Une cérémonie où Jean-Daniel Simonet, fils d’un des déportés du Train fantôme, lancera aux jeunes réunis devant la gare de Sorgues, au nom de l’Amicale des déportés résistants du Train fantôme, des remerciements pour « ce moment émouvant que vous avez offert aux familles. » Le maire de Sorgues Thierry Lagneau, après avoir rendu hommage aux enseignants et à leurs élèves, rappellera aussi qu’à Sorgues en ce mois d’août 1944, « une lueur d’humanité a brillé grâce à ces nombreux Sorguais venus à la gare pour ravitailler les déportés. » Grâce à ces habitants de la ville vauclusienne, dont la mère de Lucien Carail, adolescent à l’époque et qui ce vendredi portait fièrement le drapeau tricolore sous la stèle commémorant le martyre des déportés du Train fantôme, 32 déportés parviendront à s’échapper lors de cette étape.
La secrétaire d’État Patricia Mirallès, qui a marché les derniers kilomètres avec les élèves, soulignera le fait que par leurs pas, les jeunes ont « redonné vie aux déportés de ce dernier convoi de déportation parti de France », et que par l’engagement du corps enseignant, « le fil de la mémoire ne se coupera pas. »
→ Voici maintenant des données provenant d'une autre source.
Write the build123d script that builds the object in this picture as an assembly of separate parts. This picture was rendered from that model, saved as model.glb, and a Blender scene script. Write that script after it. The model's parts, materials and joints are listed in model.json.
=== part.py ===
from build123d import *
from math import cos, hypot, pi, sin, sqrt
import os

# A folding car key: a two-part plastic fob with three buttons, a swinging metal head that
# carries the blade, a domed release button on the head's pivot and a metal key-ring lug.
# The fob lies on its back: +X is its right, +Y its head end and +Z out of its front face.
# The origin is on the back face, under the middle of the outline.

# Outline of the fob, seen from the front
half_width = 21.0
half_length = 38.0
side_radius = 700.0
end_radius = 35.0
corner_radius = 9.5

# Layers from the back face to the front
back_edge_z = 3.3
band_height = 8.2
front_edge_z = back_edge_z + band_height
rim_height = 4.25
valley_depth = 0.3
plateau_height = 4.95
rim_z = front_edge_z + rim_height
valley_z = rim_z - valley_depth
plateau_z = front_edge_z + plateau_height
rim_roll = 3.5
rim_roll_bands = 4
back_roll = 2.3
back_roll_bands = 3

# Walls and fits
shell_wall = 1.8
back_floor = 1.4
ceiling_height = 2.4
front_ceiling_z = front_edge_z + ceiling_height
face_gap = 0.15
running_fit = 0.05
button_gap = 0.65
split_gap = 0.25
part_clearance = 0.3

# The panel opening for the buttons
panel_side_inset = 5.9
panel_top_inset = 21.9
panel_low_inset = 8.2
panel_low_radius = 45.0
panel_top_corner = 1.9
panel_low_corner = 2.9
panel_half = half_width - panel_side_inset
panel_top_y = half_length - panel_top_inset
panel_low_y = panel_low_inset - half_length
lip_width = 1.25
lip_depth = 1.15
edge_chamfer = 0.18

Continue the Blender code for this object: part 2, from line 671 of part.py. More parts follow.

« Parce que vous avez marché sur leurs traces, vous n’oublierez jamais ces 700 déportés », lancera Thierry Armant aux élèves. Pour que la mémoire de ce funeste train arrivé à Dachau deux jours après la Libération de Paris, et avec elle celle des dizaines de déportés morts pendant le trajet et des quelque 536 qui ont atteint les camps, et dont la moitié n’en a pas réchappé, ne sombre pas dans l’oubli.
* « Le Train fantôme, les nazis et la Résistance » de Gerhard Bökel, Éd. Brandes & Apsel, 2019.